Ce concept de « violence symbolique » est conceptualisé par le sociologue français Pierre Bourdieu dans les années 1970. C’est une forme de violence peu visible et non physique produite par l’imposition de normes sur un groupe d’opprimés. Être licencié, sans abri, endetté, ne pas avoir accès aux soins… Dans « Squid Game », ce sont les joueurs eux-mêmes qui se sont mis dans cette situation, mais nous pourrions également avancer que le manque de bienveillance de l’état exerce cette forme de violence symbolique. La seule chose que ces derniers possèdent sont leurs corps, et ils s’en servent comme réponse physique à l’oppression. Le réalisateur semble vouloir démontrer que la classe supérieure est toujours responsable de la création de structures coercitives, même si elles ne sont pas directement perceptibles.

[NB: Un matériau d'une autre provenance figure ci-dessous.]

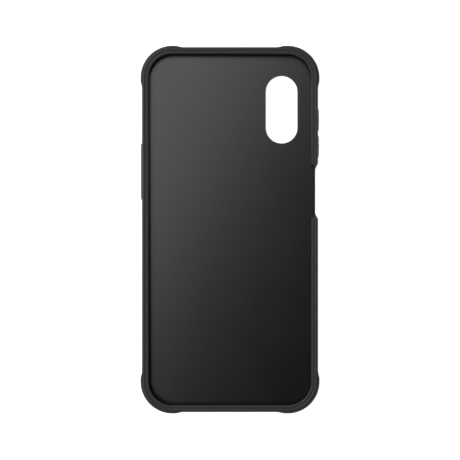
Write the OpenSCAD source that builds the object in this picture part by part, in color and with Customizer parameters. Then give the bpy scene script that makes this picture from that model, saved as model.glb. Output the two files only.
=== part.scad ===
// Rugged slim case for a 6.6 inch phone: a soft frame moulded round a hard back plate,
// with four corner guards, three sprung key covers and a camera ring.
// The case lies on its back. X is right and Z is up through the front opening, seen from
// the front. +Y points to the phone's top end. Z = 0 is the plane that the case rests on.

/* [Phone pocket] */
// Width of the phone that the pocket holds
phone_w = 80.0; // [76:0.5:96]
// Length of the phone
phone_l = 169.0; // [160:0.5:205]
// Thickness of the phone
phone_t = 10.2; // [8:0.1:13]
// Gap between the phone and the pocket wall
pocket_gap = 0.1; // [0.05:0.01:0.2]
// Corner radius of the pocket
pocket_r = 12.9; // [10:0.1:15]

/* [Frame] */
// Thickness of the frame's side wall
wall = 1.4; // [1.2:0.05:2]
// Reach of the front lip, from the outer face to the opening
lip_reach = 3.3; // [3.0:0.1:4.5]
// Thickness of the lip, from its underside to the crest of its bead
lip_t = 1.2; // [1.0:0.1:1.6]
// Radius of the bead that runs round the opening
bead_r = 0.84; // [0.7:0.02:0.9]
// Distance from the bead to the edge of the opening
bead_set = 0.06; // [0.02:0.01:0.1]
// Radius of the shoulder between the side wall and the front
shoulder_r = 0.9; // [0.6:0.05:1.2]
// How far the shoulder stays below the bead's crest
shoulder_drop = 0.45; // [0.3:0.05:0.6]
// Depth of the front groove between the shoulder and the bead
groove_depth = 0.3; // [0.1:0.05:0.4]
// Radius of the frame's back edge
back_edge_r = 2.6; // [1.6:0.1:2.8]
// Reach of the flange that holds the back plate
flange_reach = 3.2; // [3.0:0.1:4.5]

/* [Back plate] */
// Thickness of the hard back plate
plate_t = 1.4; // [1.2:0.1:2.4]
// Reach of the tongue moulded into the flange
tongue_reach = 1.0; // [0.6:0.1:1.4]
// Thickness of the tongue
tongue_t = 0.6; // [0.4:0.1:0.8]
// Thickness of the inner lining
lining_t = 0.4; // [0.3:0.05:0.8]
// Gap between the lining's edge and the pocket wall
lining_gap = 0.2; // [0.1:0.05:0.5]
// Width of the sunk panel in the back
panel_w = 46; // [30:1:50]
// Length of the sunk panel in the back
panel_l = 92; // [60:1:96]
// Corner radius of the sunk panel
panel_r = 5; // [1:0.5:8]
// Depth of the sunk panel
panel_depth = 0.35; // [0.2:0.05:0.5]
// Distance from the case's middle down to the sunk panel's middle
panel_drop = 26; // [20:1:28]
// Number of slanted ribs left standing in the sunk panel
panel_ribs = 6; // [2:1:8]
// Width of a slanted rib
panel_rib_w = 2.4; // [1:0.2:4]
// Angle of the ribs, up from the case's width
panel_slant = 30; // [10:5:45]

/* [Corner guards] */
// How far a guard stands out from the frame
guard_proud = 0.7; // [0.4:0.05:1.2]
// How far a guard runs on past the corner's curve at full thickness
guard_run = 1.3; // [0.5:0.1:3]
// Length of the ramp at a guard's end
guard_ramp = 3.3; // [2:0.1:6]
// Thickness left at the tip of a ramp
guard_tip = 0.1; // [0.05:0.01:0.2]
// Height of the foot that a guard puts under the back
foot_h = 0.8; // [0.6:0.1:1.5]
// Width of the foot, from the frame's outer face inwards
foot_w = 5.4; // [4:0.1:7]

/* [Key covers] */
// Length of each volume key cover
volume_key_l = 10.6; // [8:0.1:14]
// Distance from the case's middle up to the volume-up cover
volume_up_y = 51.8; // [50:0.1:56]
// Distance from the case's middle up to the volume-down cover
volume_down_y = 39.2; // [35:0.1:40]
// Length of the side key cover on the left
side_key_l = 26.9; // [15:0.1:30]
// Distance from the case's middle up to the side key cover
side_key_y = 27.4; // [20:0.1:40]
// Height of every key cover
key_h = 5.2; // [4.2:0.1:6]
// Corner radius of a key cover, seen from its side
key_r = 2.0; // [1.0:0.1:2.0]
// How far a key cover stands out from the side wall
key_proud = 0.5; // [0.3:0.05:1]
// Length of the ramp at each end of a key cover
key_ramp = 0.9; // [0.4:0.1:2]
// How far the foot of a key cover's ramp lies below the wall's face
key_sink = 0.05; // [0.02:0.01:0.1]
// Depth of a key cover's root inside the wall
key_root = 0.5; // [0.3:0.05:0.6]
// Gap between a key cover and its slot
key_gap = 0.35; // [0.25:0.05:0.6]
// Travel of a key cover
key_travel = 0.35; // [0.2:0.05:0.35]
// Thickness of the web behind a key cover
web_t = 0.25; // [0.2:0.05:0.35]
// Clearance between a web's rim and its slot
web_gap = 0.1; // [0.05:0.01:0.2]
// Thickness of the actuator pad, from the cover's root to the phone's key
actuator_t = 0.6; // [0.4:0.05:0.6]
// Height of the actuator pad
actuator_h = 2.4; // [1.5:0.1:3]
// Length of the actuator pad taken up at the two ends of its cover
actuator_short = 3.6; // [2:0.1:6]

/* [Side key notch] */
// Distance from the case's middle up to the notch
notch_y = 18.1; // [10:0.1:20]
// Length of the notch at the phone's side
notch_l = 21.2; // [15:0.1:24]
// How far each end of the notch flares outwards across the wall
notch_flare = 3.0; // [0.5:0.1:4]
// How far each end of the notch flares towards the front
notch_slope = 2.5; // [1:0.1:3]
// Depth from the front at which that slope starts
notch_slope_h = 5.0; // [3:0.1:7]
// Thickness left in the sill of the notch, beyond the phone's side
sill_t = 0.4; // [0.3:0.05:0.6]
// How far the notch reaches below the plate's inner face
notch_under = 0.2; // [0.1:0.05:0.4]
// How far the cut through the lip reaches below the lip
lip_undercut = 0.4; // [0.2:0.1:0.6]

/* [Ports] */
// Width of the charging port's cut-out
usb_w = 12.4; // [10:0.1:16]
// Height of the charging port's cut-out
usb_h = 6.2; // [5.6:0.1:6.4]
// Corner radius of the charging port's cut-out
usb_r = 2.7; // [1.0:0.1:2.7]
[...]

La France pourra voir dans la série coréenne une citation involontaire des violences policières durant le mouvement des Gilets jaunes : un personnage a vécu une émeute policière et y a perdu un ami. Si « Squid Game » est avant tout le produit de l’histoire du réalisateur, et donc un produit coréen qui trouve ses sources dans l’histoire de ce pays, c’est également un produit de son temps, toutes nations confondues.
Il est également fascinant d’observer la montée soudaine des discussions sur les sentiments de classe, l’émergence des sujets anticapitalistes dans les médias et le rythme effarant auquel ces idées gagnent en popularité à travers le monde. La popularité de « Squid Game » dans presque cent pays, de ce point de vue, fait sens.
Une suite ?
Pas encore de date mais une saison 2 serait prévue par la plateforme de streaming. Pas de panique, l’engouement pour la série devrait pousser Hwang Dong-hyeok à donner rapidement une suite à sa communauté toujours plus grande de fans…
L’appétit des spectateurs pour les récits originaux sur fond d’inégalités sociales et la propension des diffuseurs à prendre le pari de produire ce type de contenus promet de belles choses pour la suite… En attendant de découvrir quel sera le prochain bijou coréen, la nouvelle pierre de l’édifice pop culturel asiatique, on fonce voir « Squid Game », et si on adhère, on enchaîne avec son cousin japonais, « Alice in Borderland », également sur Netflix.
*Joshua Bernardo, Koren serie « Squid Game » gives deadly twist to children’s games, ABS-CBN, 15 septembre 2021.